Nunca esqueci que me
disseram, na época do estouro de “Devaneios”, cantada por Julio Iglesias, cujo
disco eu vi na casa de um vizinho, porque na minha não tinha nem TV nem
radiola, que Erasmo Carlos era um dos compositores daquela música, daquela bela
música cuja introdução é alguma coisa de acalanto.

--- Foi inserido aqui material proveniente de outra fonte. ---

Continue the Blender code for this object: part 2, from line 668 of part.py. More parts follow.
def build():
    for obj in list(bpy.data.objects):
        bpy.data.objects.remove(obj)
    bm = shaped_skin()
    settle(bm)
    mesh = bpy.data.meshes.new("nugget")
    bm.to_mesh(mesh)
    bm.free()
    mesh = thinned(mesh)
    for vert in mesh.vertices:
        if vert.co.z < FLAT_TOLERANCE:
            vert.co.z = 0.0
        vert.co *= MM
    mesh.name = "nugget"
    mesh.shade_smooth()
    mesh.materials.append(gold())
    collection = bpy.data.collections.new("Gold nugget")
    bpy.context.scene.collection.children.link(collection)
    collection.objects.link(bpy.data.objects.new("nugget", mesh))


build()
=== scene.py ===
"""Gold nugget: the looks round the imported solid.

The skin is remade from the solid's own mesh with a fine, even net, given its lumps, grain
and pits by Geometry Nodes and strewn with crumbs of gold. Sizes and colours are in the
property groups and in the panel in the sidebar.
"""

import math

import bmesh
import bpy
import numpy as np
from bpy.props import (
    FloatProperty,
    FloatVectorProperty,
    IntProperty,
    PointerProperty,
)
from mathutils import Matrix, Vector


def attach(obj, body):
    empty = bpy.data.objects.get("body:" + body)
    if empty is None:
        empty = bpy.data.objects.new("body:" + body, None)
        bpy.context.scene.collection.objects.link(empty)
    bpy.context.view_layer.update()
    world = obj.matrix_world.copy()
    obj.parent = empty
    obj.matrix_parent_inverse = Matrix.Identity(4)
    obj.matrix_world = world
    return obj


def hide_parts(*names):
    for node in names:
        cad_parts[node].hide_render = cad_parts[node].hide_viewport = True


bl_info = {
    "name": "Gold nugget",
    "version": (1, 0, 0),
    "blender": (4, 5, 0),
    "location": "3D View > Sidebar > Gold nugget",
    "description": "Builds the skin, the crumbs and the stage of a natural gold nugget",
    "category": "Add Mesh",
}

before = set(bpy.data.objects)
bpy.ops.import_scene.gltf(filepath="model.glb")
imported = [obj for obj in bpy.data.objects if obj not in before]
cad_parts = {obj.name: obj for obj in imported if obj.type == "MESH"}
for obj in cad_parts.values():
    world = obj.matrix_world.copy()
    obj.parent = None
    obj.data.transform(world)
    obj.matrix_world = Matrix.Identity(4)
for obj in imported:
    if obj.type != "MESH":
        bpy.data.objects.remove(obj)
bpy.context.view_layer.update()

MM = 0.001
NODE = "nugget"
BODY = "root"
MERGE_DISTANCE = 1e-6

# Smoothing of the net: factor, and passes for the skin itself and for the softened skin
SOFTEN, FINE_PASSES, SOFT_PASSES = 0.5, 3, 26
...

Erasmo Carlos propriamente
dito, se apresentando como cantor, eu comecei a ver e a conhecer entoando “Mulher”,
“Minha superstar” e “Mesmo que seja eu”, que tocavam bastante nos subúrbios de Abreu
e Lima, cidade onde eu nasci e me criei. Até então eu não tinha ideia de beleza
masculina, de maneira que eu olhava Erasmo como um grandalhão que cantava
músicas das quais eu gostava. E só. Depois, eu comecei a vê-lo como um homem que
tinha traços bonitos.
À medida que o meu gosto
musical foi se diversificando e eu fui começando a compreender certos fraseados
de algumas das canções que eu ouvia, eu notei que algumas delas simplesmente
passavam por mim enquanto outras permaneciam, ficavam estacionadas e guardadas
nas minhas lembranças misturadas a bons sentimentos e a indagações que eu me
fazia perante o mundo voraz que me envolvia e envolve. E nessas permanências e
nesses guardados há muito de Roberto e de Erasmo, que deixaram em mim alguma
semente musical lá na minha infância, semente essa que veio brotar quando eu já
beirava os 30 anos de vida. E eu sei que é uma verdade inescapável o fato de
que, por vezes, inconscientemente a criação artística, a minha criação
artística musical de algum modo carrega consigo resquícios e reflexos desses
alimentos seminais, como se fosse a continuidade, a pretensão da continuidade
de um acorde, de um verso, de uma ideia e de uma emoção que já ganhou corpo
nalguma composição de outrem. Quando eu crio, eu sempre imagino que, na
verdade, aquilo só nasceu e saiu de mim em decorrência de um alimento que a mim
um dia foi servido em forma de melodia e/ou de palavras; e que de outro modo
não seria; e deve ser justamente isso o que chamam de influência, quando
fazemos ecoar algo que em algum instante nos tocou quer tenha sido feliz ou
tristemente.
Não sei negar os meus
sentimentos. E também não consigo disfarçar a angústia e o desconforto que
certas ausências em mim causam. Caminhando num calçadão à beira do mar eu fui
ruminando, sozinho, a tristeza que me tomou assim que a mim chegou a notícia do
falecimento do Erasmo Carlos. Cantarolei “As canções que você fez pra mim”
sentindo um aperto no peito e olhando o adiante com perplexidade.
O testemunho mais forte e eloquente
de uma obra de arte essencial é a sua permanência no transcurso do tempo. Erasmo
Carlos é essencial. Erasmo é permanência.